Sanctions may be inadmissible

The fact that an expert witness recently prevailed after suing a specialty society for suspending him for allegedly giving improper testimony in a medical negligence case won’t affect the ability of the American College of Emergency Physicians (ACEP) to discipline unethical expert witnesses, according to Louise B. Andrew, MD, litigation stress counselor, founder and principal of www.MDMentor.com, and former chair of ACEP’s Professional Liability Task Force Expert Witness subcommittee.

“However, if ACEP is sued by an expert who has been disciplined, it could affect ACEP’s willingness to continue this program,” she says. “The number of experts disciplined so far has been quite small, and the sanctions were fairly mild.”

However, Andrew says that the verdict could encourage more expert witnesses to sue specialty societies that sanction their behavior.

Unaware of Options

“We know from a recent all-ACEP survey that EPs are extremely concerned about the problem of unethical testimony,” Andrew reports. “And when they are affected by it, they sometimes react too quickly — and without regard to their own legal safety.”

Although nearly 60% of more than 2,200 ACEP members surveyed in June and July 2010 reported having experienced litigation stress, 87% had not sought any assistance for dealing with it.

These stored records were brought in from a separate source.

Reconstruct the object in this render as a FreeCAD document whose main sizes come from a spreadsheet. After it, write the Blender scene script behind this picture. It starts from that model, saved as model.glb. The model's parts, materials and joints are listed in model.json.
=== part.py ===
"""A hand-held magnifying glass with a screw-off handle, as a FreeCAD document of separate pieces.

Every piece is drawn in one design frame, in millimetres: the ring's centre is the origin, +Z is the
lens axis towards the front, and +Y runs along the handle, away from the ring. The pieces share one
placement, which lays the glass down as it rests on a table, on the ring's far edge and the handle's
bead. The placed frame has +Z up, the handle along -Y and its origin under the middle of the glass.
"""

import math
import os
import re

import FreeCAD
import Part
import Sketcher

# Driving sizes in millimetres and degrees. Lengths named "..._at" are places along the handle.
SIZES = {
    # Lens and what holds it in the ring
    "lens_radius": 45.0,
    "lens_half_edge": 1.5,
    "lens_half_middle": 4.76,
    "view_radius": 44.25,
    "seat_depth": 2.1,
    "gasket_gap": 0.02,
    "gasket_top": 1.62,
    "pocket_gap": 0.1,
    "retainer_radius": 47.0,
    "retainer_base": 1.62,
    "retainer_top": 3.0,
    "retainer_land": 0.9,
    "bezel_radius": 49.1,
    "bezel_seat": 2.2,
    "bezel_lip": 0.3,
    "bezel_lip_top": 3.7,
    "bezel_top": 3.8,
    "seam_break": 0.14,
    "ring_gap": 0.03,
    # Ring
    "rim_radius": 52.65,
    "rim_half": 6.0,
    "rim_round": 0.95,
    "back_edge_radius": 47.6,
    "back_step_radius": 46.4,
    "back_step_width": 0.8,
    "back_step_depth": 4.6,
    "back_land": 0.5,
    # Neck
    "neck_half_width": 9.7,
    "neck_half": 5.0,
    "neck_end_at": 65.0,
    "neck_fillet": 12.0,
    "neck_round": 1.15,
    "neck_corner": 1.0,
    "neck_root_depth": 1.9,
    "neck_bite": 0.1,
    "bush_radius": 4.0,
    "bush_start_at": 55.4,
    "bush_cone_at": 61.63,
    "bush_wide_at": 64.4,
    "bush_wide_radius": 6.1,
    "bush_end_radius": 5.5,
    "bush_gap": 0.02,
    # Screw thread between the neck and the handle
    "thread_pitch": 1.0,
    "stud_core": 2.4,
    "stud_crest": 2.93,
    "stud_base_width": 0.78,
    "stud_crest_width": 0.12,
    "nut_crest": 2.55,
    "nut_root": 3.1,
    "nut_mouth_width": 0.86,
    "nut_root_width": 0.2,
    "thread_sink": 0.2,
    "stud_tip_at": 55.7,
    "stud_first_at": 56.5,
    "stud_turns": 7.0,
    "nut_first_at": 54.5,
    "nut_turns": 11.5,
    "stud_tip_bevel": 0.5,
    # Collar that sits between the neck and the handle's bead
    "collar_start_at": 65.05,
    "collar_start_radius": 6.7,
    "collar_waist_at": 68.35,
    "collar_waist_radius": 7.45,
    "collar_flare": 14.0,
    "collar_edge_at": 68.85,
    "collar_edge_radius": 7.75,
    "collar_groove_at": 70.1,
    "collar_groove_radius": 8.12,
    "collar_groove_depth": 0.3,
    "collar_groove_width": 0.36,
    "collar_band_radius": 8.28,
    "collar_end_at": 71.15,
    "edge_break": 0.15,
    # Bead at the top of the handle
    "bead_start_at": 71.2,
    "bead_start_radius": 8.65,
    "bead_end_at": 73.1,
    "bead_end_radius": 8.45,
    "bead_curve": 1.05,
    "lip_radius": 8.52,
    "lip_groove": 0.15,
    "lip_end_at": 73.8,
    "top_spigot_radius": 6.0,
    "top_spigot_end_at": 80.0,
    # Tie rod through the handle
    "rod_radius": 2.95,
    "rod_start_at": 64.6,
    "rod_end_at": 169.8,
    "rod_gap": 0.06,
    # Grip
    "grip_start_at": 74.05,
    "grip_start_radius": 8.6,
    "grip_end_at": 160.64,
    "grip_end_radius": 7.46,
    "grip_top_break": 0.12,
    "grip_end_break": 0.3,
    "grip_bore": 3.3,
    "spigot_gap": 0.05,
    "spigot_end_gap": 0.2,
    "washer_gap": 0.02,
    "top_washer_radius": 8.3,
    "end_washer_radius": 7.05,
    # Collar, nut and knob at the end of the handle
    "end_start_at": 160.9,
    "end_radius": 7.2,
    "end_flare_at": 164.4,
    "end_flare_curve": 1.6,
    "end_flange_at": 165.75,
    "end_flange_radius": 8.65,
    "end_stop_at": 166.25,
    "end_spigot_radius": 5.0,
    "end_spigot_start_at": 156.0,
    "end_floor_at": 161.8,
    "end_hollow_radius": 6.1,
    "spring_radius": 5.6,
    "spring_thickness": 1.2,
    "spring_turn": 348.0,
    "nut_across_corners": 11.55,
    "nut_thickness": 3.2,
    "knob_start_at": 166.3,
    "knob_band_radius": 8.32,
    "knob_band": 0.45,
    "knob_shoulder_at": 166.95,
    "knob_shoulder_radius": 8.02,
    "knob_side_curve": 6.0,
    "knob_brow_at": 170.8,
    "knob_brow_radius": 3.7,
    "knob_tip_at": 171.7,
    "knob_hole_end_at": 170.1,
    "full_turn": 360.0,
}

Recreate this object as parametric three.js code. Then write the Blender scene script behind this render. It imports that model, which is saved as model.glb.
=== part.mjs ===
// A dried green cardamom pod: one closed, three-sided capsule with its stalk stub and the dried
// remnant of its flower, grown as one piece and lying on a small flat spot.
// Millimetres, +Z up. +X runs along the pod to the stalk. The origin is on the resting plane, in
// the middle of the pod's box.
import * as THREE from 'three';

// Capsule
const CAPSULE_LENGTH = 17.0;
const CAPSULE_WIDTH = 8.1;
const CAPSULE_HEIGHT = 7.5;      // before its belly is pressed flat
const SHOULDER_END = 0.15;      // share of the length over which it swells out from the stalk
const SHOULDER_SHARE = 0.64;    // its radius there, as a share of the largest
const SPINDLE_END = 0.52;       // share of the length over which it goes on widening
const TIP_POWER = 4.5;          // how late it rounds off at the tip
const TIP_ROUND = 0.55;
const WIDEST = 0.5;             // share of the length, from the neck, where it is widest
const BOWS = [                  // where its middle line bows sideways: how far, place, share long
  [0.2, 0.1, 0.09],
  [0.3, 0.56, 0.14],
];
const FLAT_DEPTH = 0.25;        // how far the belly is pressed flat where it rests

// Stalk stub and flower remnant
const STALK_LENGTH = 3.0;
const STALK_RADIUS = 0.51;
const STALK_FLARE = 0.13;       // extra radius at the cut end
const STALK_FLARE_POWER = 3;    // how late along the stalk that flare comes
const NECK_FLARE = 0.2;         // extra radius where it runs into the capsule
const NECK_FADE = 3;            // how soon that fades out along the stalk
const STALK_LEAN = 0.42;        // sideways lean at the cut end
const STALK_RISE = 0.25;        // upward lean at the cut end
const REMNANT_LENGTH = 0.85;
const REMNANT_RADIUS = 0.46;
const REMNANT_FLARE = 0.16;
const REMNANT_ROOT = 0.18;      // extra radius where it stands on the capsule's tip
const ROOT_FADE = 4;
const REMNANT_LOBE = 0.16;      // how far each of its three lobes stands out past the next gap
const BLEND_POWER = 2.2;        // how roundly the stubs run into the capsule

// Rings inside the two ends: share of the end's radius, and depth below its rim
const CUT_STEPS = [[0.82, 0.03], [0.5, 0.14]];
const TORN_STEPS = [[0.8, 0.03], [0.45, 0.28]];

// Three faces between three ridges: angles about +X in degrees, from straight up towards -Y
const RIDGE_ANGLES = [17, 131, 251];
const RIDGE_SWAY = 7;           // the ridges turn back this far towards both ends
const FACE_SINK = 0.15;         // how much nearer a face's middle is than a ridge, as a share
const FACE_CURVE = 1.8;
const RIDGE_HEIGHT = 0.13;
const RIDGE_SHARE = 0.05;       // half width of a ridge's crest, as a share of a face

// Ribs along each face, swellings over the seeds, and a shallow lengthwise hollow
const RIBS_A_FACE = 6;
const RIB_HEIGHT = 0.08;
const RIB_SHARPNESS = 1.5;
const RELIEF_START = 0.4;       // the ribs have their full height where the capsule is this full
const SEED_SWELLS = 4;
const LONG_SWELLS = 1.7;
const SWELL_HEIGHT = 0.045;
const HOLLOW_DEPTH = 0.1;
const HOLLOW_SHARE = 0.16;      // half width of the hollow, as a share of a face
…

More than a third of those who had sought assistance did so from colleagues.

The overwhelming majority of respondents were unaware of ACEP resources such as the peer-to-peer counseling mechanism. Although nearly 71% of respondents thought that ACEP should increase its current activities in regard to expert witness testimony, more than half were unaware of ACEP’s expert witness and ethics policies and how to utilize them.

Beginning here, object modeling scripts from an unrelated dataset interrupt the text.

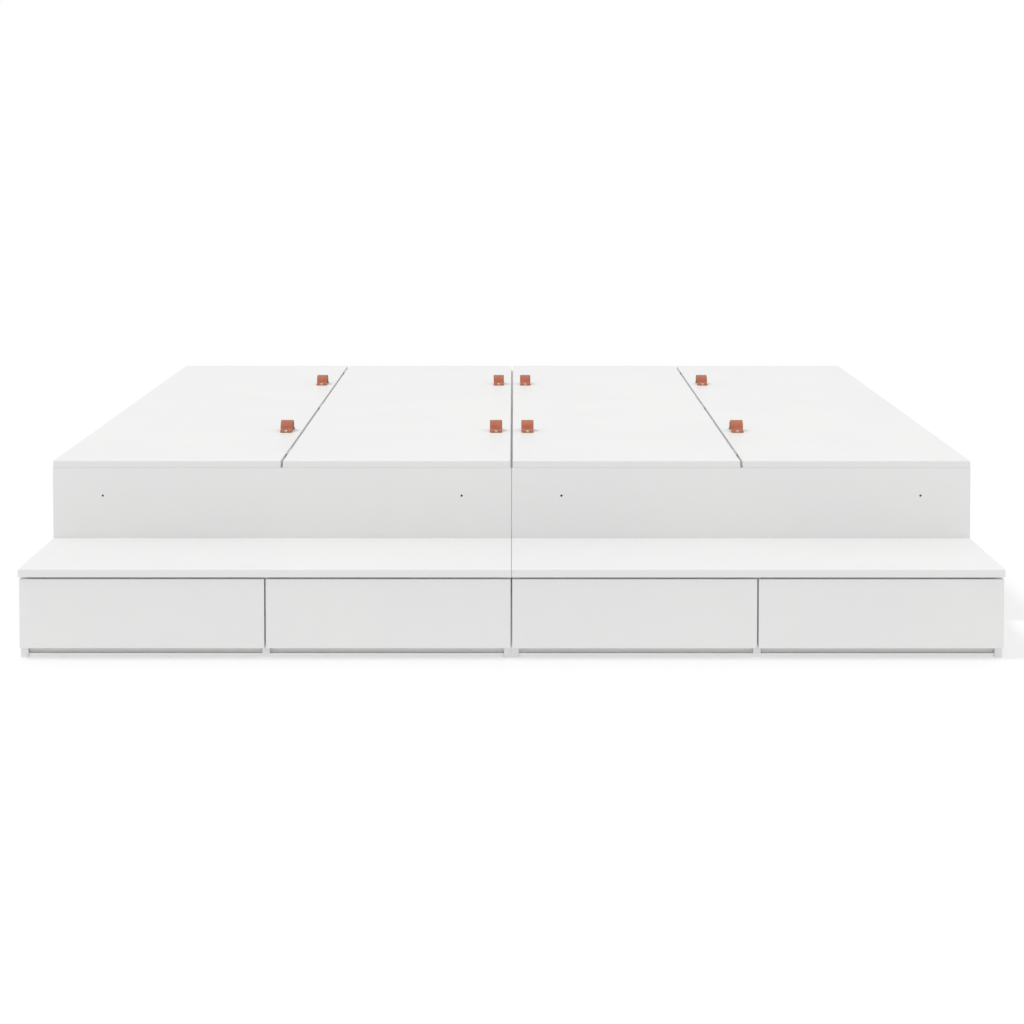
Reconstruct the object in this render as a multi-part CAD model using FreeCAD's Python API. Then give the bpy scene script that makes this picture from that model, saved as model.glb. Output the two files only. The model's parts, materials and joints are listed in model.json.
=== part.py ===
import FreeCAD, Part
import os

from FreeCAD import Vector

# Platform bed: a chest with four hinged lids behind a low step with four drawers.
# Millimetres. +Z is up, the front faces -Y, and the origin lies on the floor under the middle.
# The bed is two mirrored halves. Each piece is made for the left half (-X) and mirrored.

# Overall sizes
bed_width = 2000.0
chest_depth = 2000.0
chest_height = 354.0
step_depth = 356.0
step_height = 185.0

# Boards
board = 15.0               # thickness of every panel except the next ones
tread = 16.0               # step top
floor_board = 8.0          # chest floors and step bases
hardboard = 4.0            # drawer bottoms
edge_round = 1.0           # rounding of the banded edges of lids, step tops and drawer fronts
panel_round = 0.6          # rounding of the edges of the other panels
half_seam = 0.3            # gap between each half and the middle plane
groove_depth = 5.0         # grooves that hold the chest floors and the drawer bottoms
groove_slack = 0.2         # gap between a board's edge and the end of its groove
floor_lift = 24.0          # underside of the chest floors above the floor

# Lids
lid_inset = 0.5            # the outer lids stop this far inside the chest's sides
lid_gap = 5.0              # gap between neighbouring lids

# Pull straps
strap_width = 30.0
strap_thick = 3.0
strap_foot = 12.0          # flat length of each foot
strap_half_base = 30.5     # from the middle of the arch to where a foot ends
strap_bend = 12.0          # middle radius of the bend at a foot
strap_sweep = 72.8         # degrees that this bend turns through
strap_inset = 35.0         # from the lid's free edge to the middle of the strap
strap_places = (500.0, 1500.0)   # from the lid's front edge to the middle of each strap
strap_screw_inset = 5.5    # from the end of a foot to its screw

# Lid hinges
hinge_length = 75.0
hinge_places = (150.0, 1000.0, 1850.0)   # from the chest's front to the middle of each hinge
knuckle_count = 5
knuckle_gap = 0.4
knuckle_slack = 0.6        # between a leaf's plate and the other leaf's knuckles
leaf_thick = 1.2
pin_radius = 1.0
pin_head_radius = 1.6
pin_head = 0.8
pin_play = 0.05            # between the pin and the moving knuckles
outer_knuckle = 2.4        # outer radius of the knuckles outside the chest's sides
outer_pivot_out = 2.6      # from the chest's side out to the outer lids' hinge line
outer_leaf_drop = 26.0     # reach of the fixed leaf down the side
outer_leaf_rise = 13.0     # reach of the moving leaf up the lid's edge
inner_knuckle = 2.1        # outer radius of the knuckles in the gap between lids
inner_pivot_drop = 2.2     # from the lids' top down to the inner lids' hinge line
inner_leaf_lift = 0.8      # lower edge of the inner lid's leaf above the divider
inner_foot = 13.0          # width of the fixed leaf's foot on the divider

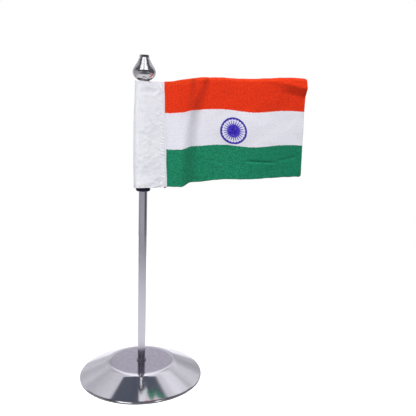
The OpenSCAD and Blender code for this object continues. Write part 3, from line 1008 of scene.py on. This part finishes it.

The survey was very lengthy and took at least 25 minutes to complete, yet many physicians took additional time to write in responses, most of which concerned litigation stress and expert witness issues. “The 10% response rate was almost unheard of with ACEP surveys. There was passion regarding these issues,” Andrew says.

Is It Admissible?

“There have been attempts [to sanction expert witnesses], but few successes. Counter claims for restraint of trade can make the effort expensive for the organization,” says Hill.

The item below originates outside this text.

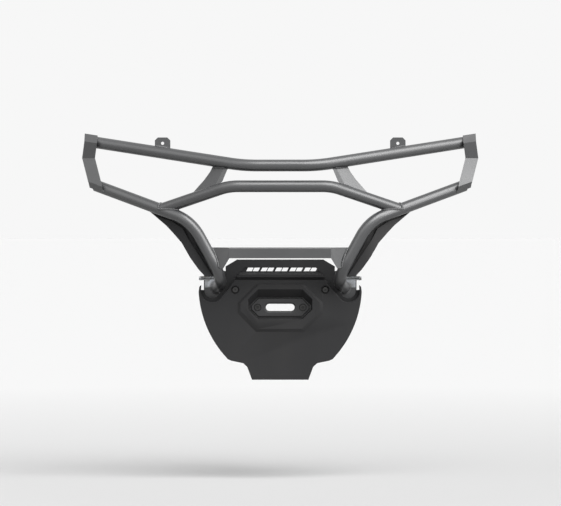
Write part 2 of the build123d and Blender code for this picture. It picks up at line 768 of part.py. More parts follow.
# Nuts of the panel screws, behind the winch plate
screw_nut_across = 13.0
screw_nut_height = 7.0
with BuildPart() as panel_nuts:
    for x in (-screw_x, screw_x):
        with BuildSketch(Plane.XZ.offset(carrier_back)):
            with Locations((x, screw_z)):
                RegularPolygon(screw_nut_across / 2, 6, major_radius=False)
                Circle(screw_d / 2 + thread_gap, mode=Mode.SUBTRACT)
        extrude(amount=-screw_nut_height)
panel_nuts.part.label = "panel_nuts"
export_step(panel_nuts.part, "parts/panel_nuts.step")

# Zinc tie brackets beside the feet: a face on the flange, and an ear that carries a level bolt
tie_thick = 3.0
tie_set = 3.0
tie_face = 27.0
tie_ear = 12.0
tie_inner_x = foot_x + tie_set
tie_face_x = tie_inner_x + tie_face
tie_ear_x = tie_face_x + tie_ear
tie_low = 2.0
tie_neck = 22.0
tie_top = 33.0
tie_reach = 34.0
tie_corner_r = 5.0
tie_bolt_d = 6.0
tie_bolt_z = 27.5
tie_bolt_back = 12.0
tie_spot = (tie_bolt_back - flange_thick - tie_reach, tie_bolt_z)
with BuildPart() as left_tie_bracket:
    with BuildSketch(Plane.XZ.offset(flange_thick)):
        Polygon(
            (tie_inner_x, tie_low), (tie_face_x, tie_low), (tie_face_x, tie_neck), (tie_ear_x, tie_neck),
            (tie_ear_x, tie_top), (tie_inner_x, tie_top), align=None
        )
        fillet(vertices().group_by(Axis.Z)[0].sort_by(Axis.X)[-1], tie_corner_r)
    extrude(amount=tie_thick)
    with BuildSketch(Plane.YZ.offset(tie_ear_x)):
        with Locations((-flange_thick - tie_reach / 2, (tie_neck + tie_top) / 2)):
            Rectangle(tie_reach, tie_top - tie_neck)
        fillet(vertices().group_by(Axis.Y)[0], tie_corner_r)
        with Locations(tie_spot):
            Circle((tie_bolt_d + bolt_clearance) / 2, mode=Mode.SUBTRACT)
    extrude(amount=-tie_thick)
    add(side_cope, mode=Mode.SUBTRACT)
left_tie_bracket.part.label = "left_tie_bracket"
export_step(left_tie_bracket.part, "parts/left_tie_bracket.step")

with BuildPart() as right_tie_bracket:
    mirror(left_tie_bracket.part, about=Plane.YZ)
right_tie_bracket.part.label = "right_tie_bracket"
export_step(right_tie_bracket.part, "parts/right_tie_bracket.step")

# Bolts of the tie brackets, heads outboard
tie_head_across = 10.0
tie_head_h = 4.0
tie_bolt_length = 40.0
with BuildPart() as tie_bolts:
    head_seat = Plane.YZ.offset(tie_ear_x)
    with BuildSketch(head_seat):
        with Locations(tie_spot):
            RegularPolygon(tie_head_across / 2, 6, major_radius=False)
    extrude(amount=tie_head_h)
    with BuildSketch(head_seat):
        with Locations(tie_spot):
            Circle(tie_bolt_d / 2)
    extrude(amount=-tie_bolt_length)
    mirror(about=Plane.YZ)
tie_bolts.part.label = "tie_bolts"
export_step(tie_bolts.part, "parts/tie_bolts.step")
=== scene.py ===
"""Looks of the quad bike front bumper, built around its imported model. Metres, Z up, front along -Y."""

import bmesh
import bpy
import numpy as np
from bpy.props import FloatProperty, FloatVectorProperty, IntProperty, PointerProperty
from bpy.types import NodeSocket, Operator, Panel, PropertyGroup
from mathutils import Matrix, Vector


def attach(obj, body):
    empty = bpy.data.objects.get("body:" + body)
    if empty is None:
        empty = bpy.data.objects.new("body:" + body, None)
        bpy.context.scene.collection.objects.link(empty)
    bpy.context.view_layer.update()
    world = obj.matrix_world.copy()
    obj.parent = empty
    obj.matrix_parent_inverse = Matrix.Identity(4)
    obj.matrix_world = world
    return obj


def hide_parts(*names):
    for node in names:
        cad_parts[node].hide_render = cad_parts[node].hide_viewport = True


bl_info = {
    "name": "Quad bike front bumper",
    "version": (1, 0, 0),
    "blender": (4, 5, 0),
    "location": "3D View > Sidebar > Bumper",
    "description": "Bent tubes, welded plates, moulded panels and fasteners of a front bumper",
    "category": "Object",
}

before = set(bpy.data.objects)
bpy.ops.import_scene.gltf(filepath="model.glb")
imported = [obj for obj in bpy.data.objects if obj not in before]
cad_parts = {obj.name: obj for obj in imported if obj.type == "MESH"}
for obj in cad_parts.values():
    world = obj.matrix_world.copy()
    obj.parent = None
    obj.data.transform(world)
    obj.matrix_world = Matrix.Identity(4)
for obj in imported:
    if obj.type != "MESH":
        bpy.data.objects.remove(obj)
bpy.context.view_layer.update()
BODY = "root"
MM = 0.001

# Tube axes, bend radii and fits as the part's source gives them, in millimetres
RAIL = np.array([(-518, -21, 402), (-99, -180, 335), (99, -180, 335), (518, -21, 402)], float)
SIDE = np.array([(505, -24.5, 282), (241.5, -150, 186), (155, -150, 27), (177, 0, 0)], float)
HOOP_BEND = np.array([139, -190, 279], float)
HOOP_FOOT_X = 325.0
RAIL_BEND_R = 200.0
HOOP_BEND_R = 100.0
SIDE_BEND_R = 110.0
FOOT_BEND_R = 70.0
FLANGE_THICK = 6.0
WELD_GAP = 0.2
MIRROR = np.array([-1.0, 1.0, 1.0])

# Degrees between the points of a bend, at most
BEND_STEP = 2.0


# Shapes worked out as arrays
def unit(v):
    """Each row divided by its own length."""
    return v / np.linalg.norm(v, axis=-1, keepdims=True)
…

Given the infrequency of completed sanctions, subsequent use of them to attack the witness is not well-tested, he explains. “One would think it would be permitted in voir dire, and it would go to the credibility of the testimony in any subsequent case,” he says.

When the defense is asking the witness questions in an attempt to show that he or she is not sufficiently well-versed in the subject to be able to state an opinion, the defense may ask about the fact that the expert was disciplined by a medical society, and use this to argue that the witness should not be allowed to testify, says Hill.

“If this is the only expert witness offered by the plaintiff as to standard of care, and the case is not susceptible to a res ipsa loquitur argument, it’s all over,” he says. “Of course, the plaintiff is unlikely to offer a witness known to be this vulnerable.”